Pour l'instant, tous les projets choisis s'inscrivent dans la mouvance de l'économie verte, et ce n'est pas un hasard.

«En vertu de l'OMC, les pays ont le droit d'utiliser des barrières pour des raisons environnementales. On pense que ça pourrait même devenir la prochaine guerre commerciale. Les Européens pourraient bien décider que tout avion qui survole l'espace européen ait un moteur qui ne dépasse pas un certain niveau de bruit ou d'émissions, par exemple», a expliqué le ministre.

Trois fonds regroupés

En recherche publique, l'annonce la plus significative est sans doute la création de Recherche Québec, une entité qui regroupera les trois fonds de recherche existants du gouvernement (le Fonds de recherche en santé du Québec (FRSQ), le Fonds québécois de recherche sur la nature et les technologies (FQRNT) et le Fonds québécois de recherche sur la société et la culture (FQRSC)).

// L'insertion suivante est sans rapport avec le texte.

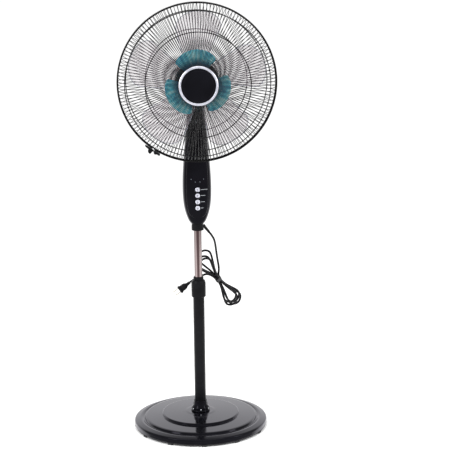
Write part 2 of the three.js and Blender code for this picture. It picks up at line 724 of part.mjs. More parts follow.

Le tout sera dirigé par un «scientifique en chef», une idée directement inspirée d'Israël, «un petit pays qui a des gains de productivité très élevés», dixit M. Gignac.

Québec veut aussi attribuer 300 bourses d'excellence de plus chaque année dans les universités, en plus d'augmenter les stages internationaux et faciliter l'intégration des étudiants étrangers. Notons que les fameux crédits à la R&D québécois, les plus généreux au pays, sont maintenus.

«On a mis une fiscalité très attrayante pour attirer les entreprises au niveau de la recherche et du développement. Et pour notre retour à l'équilibre budgétaire, on a décidé qu'on ne touchait pas au fardeau fiscal des entreprises», a dit le ministre Gignac.

 

Principales nouveautés

Le Fonds de recherche en santé du Québec (FRSQ), le Fonds québécois de recherche sur la nature et les technologies (FQRNT) et le Fonds québécois de recherche sur la société et la culture (FQRSC) sont fusionnés pour former le Fonds Recherche Québec.

Le Fonds Recherche Québec sera dirigé par un scientifique en chef qui sera choisi par un comité spécial d'ici la fin de l'année.

Deux nouvelles mesures d'aide à la commercialisation sont créées, dont l'une pour les produits à faible empreinte carbone.

Québec lance « cinq grands projets mobilisateurs « pour stimuler la recherche:

1- L'avion écologique

2- L'autobus électrique

3- Le bioraffinage forestier

4- Écolo TIC (systèmes informatiques à faible empreinte environnementale)

5- Un cinquième projet qui sera choisi par concours

Une stratégie de l'entrepreneuriat suivra à l'automne.

 

Où va l'argent frais

190,1 millions

Recherche universitaire

44,7 millions

Bourses et stages internationaux

202,7 millions

Augmentation de la productivité et de la compétitivité

180 millions

Grands projets mobilisateurs

617,5 millions

Total (Cette somme inclut 135 millions non attribués provenant de la stratégie précédente, ce qui porte l'injection de véritable argent frais à 482,5 millions.)